During a June 7 afternoon meeting with reporters, Rather said that America’s newsrooms aren’t as diverse as they should be. “I favor much more diversity in [media] ownership, news directors and program directors,” he said. “The overall progress in the country is not reflected in many newsrooms. We need diversity in the newsroom.”

Although he was a nightly fixture for almost 25 years, Rather is critical of network news. He said he once suggested that CBS executives expand the nightly news from 30 minutes to an hour, and air it later in the evening. “Let’s do it at nine at night, across the board time-wise, live every night,” he recalled. “I am not saying that it would be the number-one rated program in primetime every night, but I am arguing that [the evening news] could become what 60 Minutes became for the network. It took 60 Minutes a long time to develop [before it became popular].

“I think a nine live [newscast] every night could survive,” Rather surmised. In his opinion, today’s network nightly newscasts, whose primary emphasis is more on “demographics than ratings,” are disappointing.

“What passes for news these days is not news,” he claimed.

Furthermore, Rather predicted that network news soon will disappear. “I hope I am wrong, but the better likelihood is that one of the Big Three networks — ABC, NBC or CBS — will decide to drop the evening newscast altogether,” he said. “Instead of a one-hour newscast, they will drop news altogether.”
Now in his 70s, Rather said he still has a passion for reporting.

“I have been a journalist working for pay for 58, soon to be 60 years,” he reflected. “I look back at the paths I traveled and know that I gave it everything I have. I could look back and say I could’ve done this or that better.
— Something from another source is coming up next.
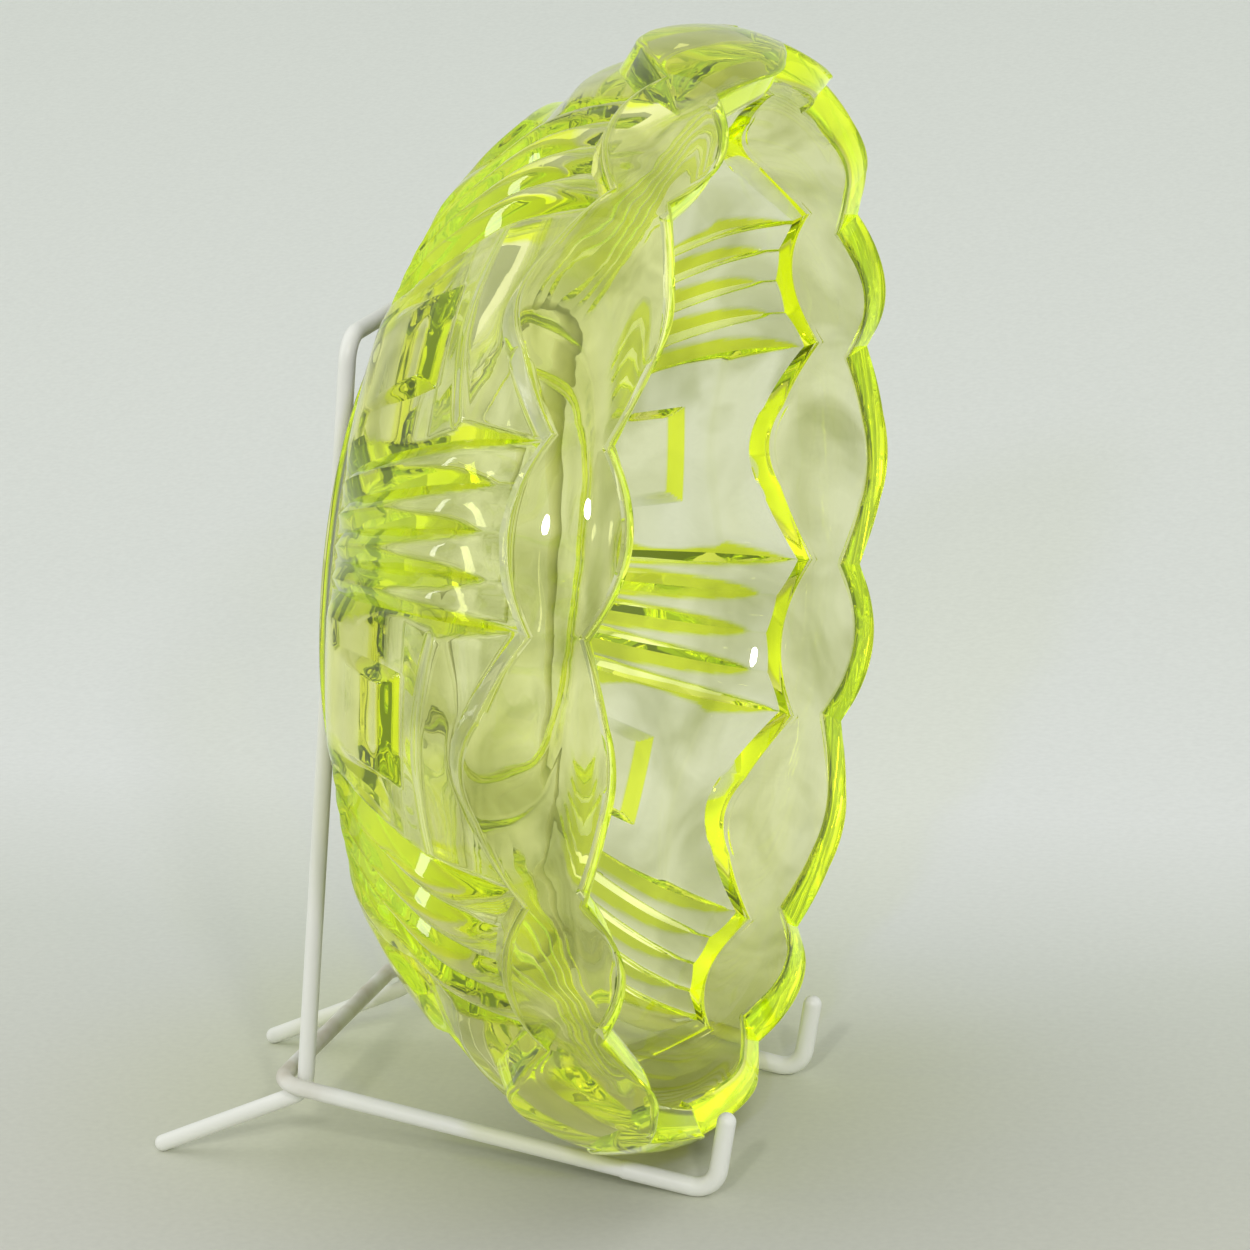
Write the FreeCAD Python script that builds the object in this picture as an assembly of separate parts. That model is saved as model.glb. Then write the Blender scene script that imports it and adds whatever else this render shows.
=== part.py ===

I learned that no matter how much you want to do, no matter how bad you want to do it, it still is not good enough.”

If he has any regrets, Rather noted, it is not “making the argument, or walking through whatever bureaucracy there was to make the case at the very top [of management] about news being a public trust.”

Rather believes the Internet, which he said “is still only in the first phase of its tremendous potential,” can be very influential in the future of American journalism, and should be accessible and free for everyone and not corporate controlled. “We need to ensure that the Internet does not have to pass through a corporate filter,” he said.

Finally, Rather strongly believes that news is “a public journal.”

“The idea of a public journal, whether it is print, radio, television or the Internet, means it is a public trust,” he concluded. “[Media] ownership, as well as news people, has a responsibility in that trust. The public trust should be operated in the public interest.”